Monseigneur sait parfaitement que nous n’avions autrefois que des érouelles dans les déserts de Gex, et que depuis qu’il y a des troupes nous avons quelque chose de plus fort. Le vieil ermite, qui, à la vérité, n’a reçu aucun de ces deux bienfaits de la Providence, mais qui s’intéresse sincèrement à tous ceux qui en sont honorés, prend la liberté de représenter douloureusement et respectueusement que le sieur Coste[1], notre médecin très-aimable, qui compte nous empêcher de mourir, n’a pas de quoi vivre, et qu’il est en ce point tout le contraire des grands médecins de Paris. Il supplie monseigneur de vouloir bien avoir pitié d’un petit pays dont il fait l’unique espérance.

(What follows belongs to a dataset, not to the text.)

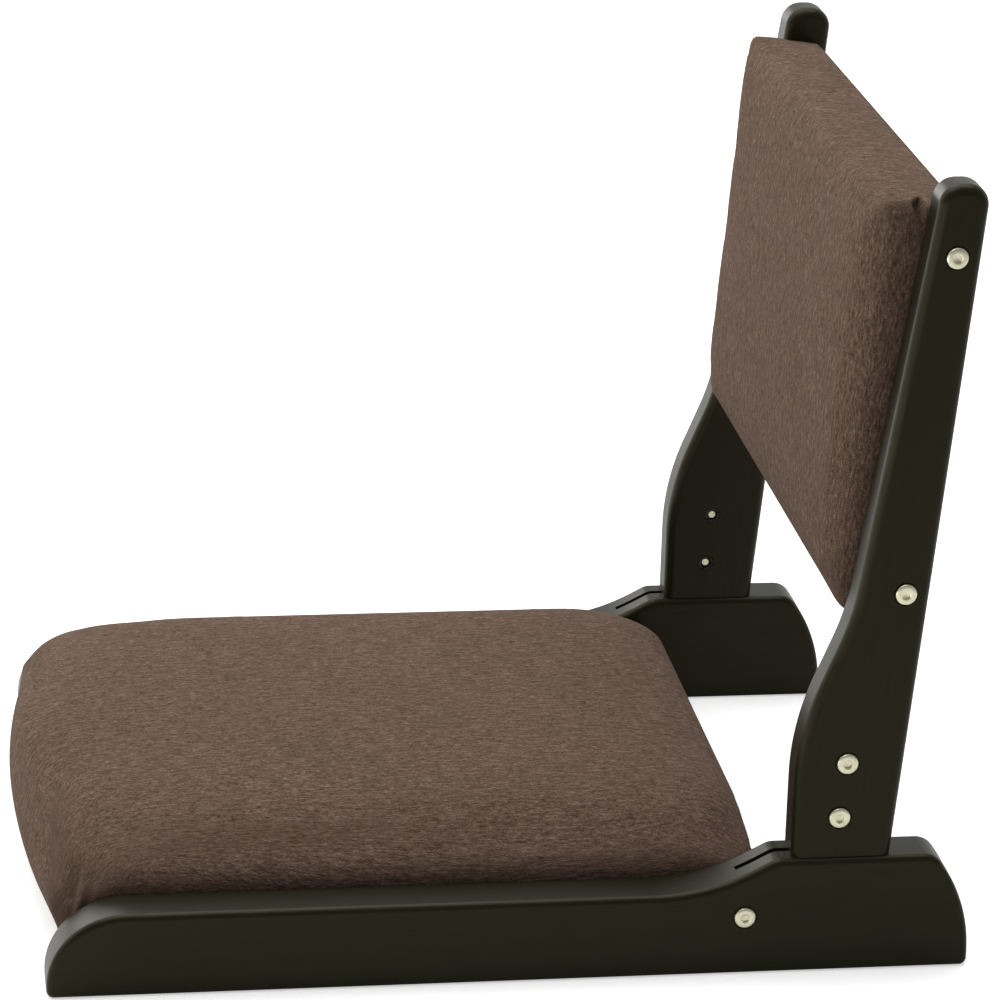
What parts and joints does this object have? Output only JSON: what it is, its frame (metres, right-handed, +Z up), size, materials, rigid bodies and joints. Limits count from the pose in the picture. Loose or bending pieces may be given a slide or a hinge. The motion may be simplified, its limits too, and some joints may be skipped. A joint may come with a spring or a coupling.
{
  "type": "folding floor chair",
  "caption": "Low wooden folding floor chair in the Japanese style: padded seat between two floor rails, padded back between uprights that folds forward over it",
  "frame": {"origin": "bottom centre of the bounding box, on the floor, midway between the rails and midway between the seat's front and the rails' rear ends", "axes": "X is the width, with the sitter's left at +X; -Y is the sitter's front, so the back pad stands at +Y; Z is up"},
  "size_m": [0.428, 0.516, 0.4435],
  "materials": {
    "lacquered_wood": "satin_lacquer",
    "raw_wood": "sawn",
    "dowel_wood": "turned",
    "plywood": "sanded",
    "foam": "foam",
    "cover_cloth": "woven_heather",
    "lining_cloth": "non_woven",
    "zinc_steel": "zinc_plated",
    "nickel_steel": "satin_nickel",
    "black_steel": "black_oxide",
    "nylon": "natural",
    "insert_brass": "machined"
  },
  "bodies": {
    "seat_frame": {"left_rail": "lacquered_wood", "right_rail": "lacquered_wood", "front_cross_bar": "raw_wood", "rear_cross_bar": "raw_wood", "cross_bar_dowels": "dowel_wood", "seat_board": "plywood", "seat_foam": "foam", "seat_cover": "cover_cloth", "seat_lining": "lining_cloth", "seat_screws": "zinc_steel", "seat_staples": "zinc_steel", "left_hinge_bolt": "nickel_steel", "right_hinge_bolt": "nickel_steel", "left_hinge_nut": "black_steel", "right_hinge_nut": "black_steel", "left_hinge_washers": "nylon", "right_hinge_washers": "nylon"},
    "backrest": {"left_upright": "lacquered_wood", "right_upright": "lacquered_wood", "left_hinge_plate": "black_steel", "right_hinge_plate": "black_steel", "left_plate_bolts": "nickel_steel", "right_plate_bolts": "nickel_steel", "left_plate_nuts": "black_steel", "right_plate_nuts": "black_steel", "back_left_stile": "raw_wood", "back_right_stile": "raw_wood", "back_top_bar": "raw_wood", "back_bottom_bar": "raw_wood", "back_plywood": "plywood", "back_foam": "foam", "back_cover": "cover_cloth", "back_rear_panel": "cover_cloth", "back_staples": "zinc_steel", "left_back_bolts": "nickel_steel", "right_back_bolts": "nickel_steel", "back_inserts": "insert_brass"}
  },
  "joints": [
    {"name": "back_fold", "type": "hinge", "parent": "seat_frame", "child": "backrest", "pos_m": [0, 0.1321, 0.034], "axis": [1, 0, 0], "range_deg": [0, 87]}
  ]
}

7596. — DE MADAME LA MARQUISE DU DEFFANT[2].
Paris, ce 16 juillet 1769.

J’ai reçu deux de vos présents, monsieur, par la grand’maman. Elle a joint au dernier la copie de la lettre de M. Guillemet, où il est fait mention de moi. J’avais résolu de ne point écrire à M. Guillemet, jusqu’à ce qu’il me fît quelque agacerie ; je me souvenais qu’il m’avait dit qu’il écrivait volontiers quand il avait un thème, mais qu’il n’aimait pas à écrire quand il n’avait rien à dire. C’était une leçon qu’il me faisait ; je m’y soumettais avec peine, mais je me serais fait scrupule de ne la pas suivre. Vous avez levé l’interdiction ; ainsi, prenez-vous-en à vous-même si je vous importune.

Vos Lettres d’Amabed m’ont fait beaucoup de plaisir. La préface et l’épître dédicatoire des Guèbres ne me paraissent pas de la même main que la tragédie. La petite-fille aime toujours les vers ; mais ce sont les vers de M. Guillemet qu’elle aime. Elle trouve que les Guèbres vaudraient bien mieux s’ils parlaient en prose et du même style que la préface et l’épître dédicatoire.

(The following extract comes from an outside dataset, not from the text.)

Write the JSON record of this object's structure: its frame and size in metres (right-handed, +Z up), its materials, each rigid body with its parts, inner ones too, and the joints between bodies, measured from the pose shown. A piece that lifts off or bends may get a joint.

Monsieur de Voltaire, ayez pitié de moi ! Tous les vivants m’ennuient ; indiquez-moi quelques morts qui puissent m’amuser. J’ai relu vingt fois les livres qui me plaisent, et je suis toujours obligée d’y revenir. Je voudrais une brochure de vous toutes les semaines. Je suis persuadée que vous pouvez fournir à cette dépense. Je crois qu’il n’y a qu’une certaine dose d’imagination pour chaque siècle, et qui est éparpillée dans les différentes nations. Vous vous en êtes emparé subitement, et n’en avez pas laissé un grain à personne. C’est donc à vous à distribuer vos richesses, et dans vos largesses il faut préférer votre bonne et ancienne amie.

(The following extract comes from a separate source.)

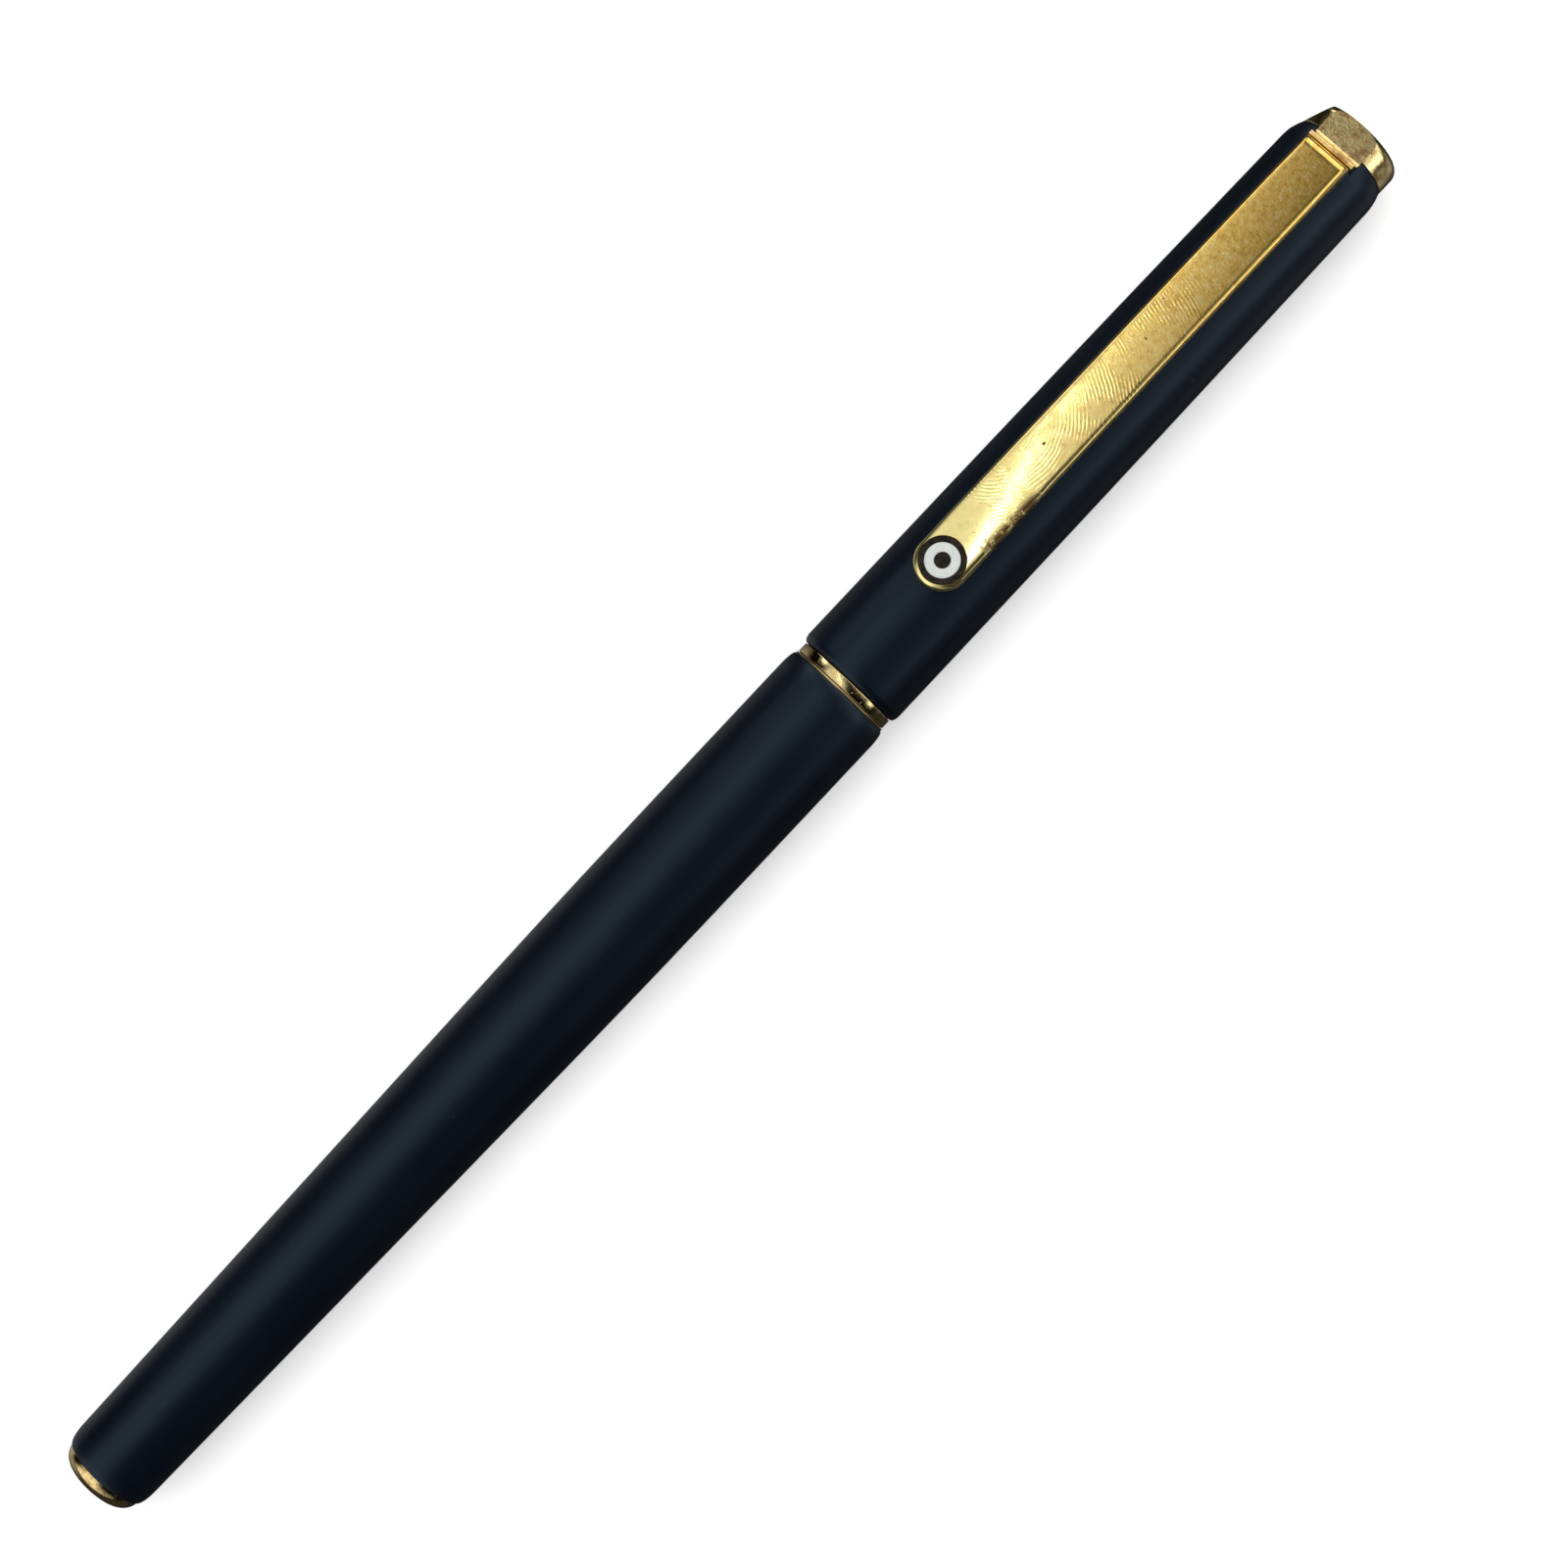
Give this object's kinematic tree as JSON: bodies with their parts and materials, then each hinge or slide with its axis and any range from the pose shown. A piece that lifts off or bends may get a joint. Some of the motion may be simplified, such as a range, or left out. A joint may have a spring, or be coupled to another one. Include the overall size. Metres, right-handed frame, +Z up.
{
  "type": "rollerball pen",
  "caption": "Slim capped rollerball pen: tapered matte black barrel and cap, gold trim, spring clip with a round inlaid badge, screw-in grip section and spring-backed refill.",
  "frame": {"origin": "middle of the pen's length, below its centre line, on the plane that it lies on", "axes": "+X along the pen from its tail to the cap's top, +Y across it, +Z up through the clip"},
  "size_m": [0.135, 0.0088, 0.0104],
  "materials": {
    "matte_black_lacquer": "matte",
    "gold_plate": "polished, lightly worn gold plate",
    "plain_brass": "machined",
    "stainless_steel": "bright",
    "tungsten_carbide": "polished tungsten carbide",
    "black_resin": "gloss",
    "cap_liner_plastic": "moulded",
    "refill_plastic": "moulded",
    "black_plastic": "moulded",
    "ink_fibre": "ink-soaked polyester fibre",
    "dark_enamel": "gloss enamel",
    "pale_inlay": "satin pale grey"
  },
  "bodies": {
    "barrel": {"barrel_tube": "matte_black_lacquer", "tail_plug": "gold_plate", "barrel_bush": "plain_brass", "refill_spring": "stainless_steel"},
    "refill": {"refill_end_plug": "black_plastic", "refill_tube": "refill_plastic", "ink_reservoir": "ink_fibre", "feed_wick": "ink_fibre", "refill_nose": "black_plastic", "refill_tip": "stainless_steel"},
    "ball": {"writing_ball": "tungsten_carbide"},
    "section": {"grip_section": "black_resin", "trim_ring": "gold_plate", "nose_cone": "gold_plate"},
    "snap_ring": {"snap_ring": "stainless_steel"},
    "cap": {"cap_tube": "matte_black_lacquer", "cap_bush": "plain_brass", "inner_cap": "cap_liner_plastic", "end_plug": "plain_brass", "finial_screw": "stainless_steel", "finial": "gold_plate"},
    "clip": {"clip_arm": "gold_plate", "badge_disc": "dark_enamel", "badge_inlay": "pale_inlay"}
  },
  "joints": [
    {"name": "refill_advance", "type": "slide", "parent": "barrel", "child": "refill", "axis": [1, 0, 0], "range_m": [0, 0.004], "deforming": ["refill_spring"]},
    {"name": "ball_roll", "type": "hinge", "parent": "refill", "child": "ball", "pos_m": [0.0532, 0, 0.00444], "axis": [0, 1, 0], "continuous": true},
    {"name": "section_unscrew", "type": "hinge", "parent": "refill", "child": "section", "pos_m": [0.0125, 0, 0.00444], "axis": [1, 0, 0], "range_deg": [0, 1800]},
    {"name": "cap_turn", "type": "hinge", "parent": "section", "child": "snap_ring", "pos_m": [0.0156, 0, 0.00444], "axis": [1, 0, 0], "continuous": true},
    {"name": "cap_pull", "type": "slide", "parent": "snap_ring", "child": "cap", "axis": [1, 0, 0], "range_m": [0, 0.055]},
    {"name": "clip_flex", "type": "hinge", "parent": "cap", "child": "clip", "pos_m": [0.0632, 0, 0.00874], "axis": [0, 1, 0], "range_deg": [0, 4], "stiffness_Nm_per_rad": 8}
  ],
  "couplings": [
    {"joint": "section_unscrew", "follows": "refill_advance", "rad_per_m": 7854}
  ]
}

La grand’maman est à Chanteloup depuis le 29 avril. Son absence a mis le comble à mes ennuis ; elle arrive mercredi, mais pour aller tout de suite

  1. Coste fut très-bien accueilli du duc de Choiseul ; on l’invita à dîner. Ses appointements, qui n’étaient que de 150 francs, furent portés à 1200 francs, et il outre une gratification de 600 francs pour son voyage.
  2. Correspondance complète avec la duchesse de Choiseul, etc., publiée par M. le marquis de Sainte-Aulaire ; Paris, 1859 et 1877.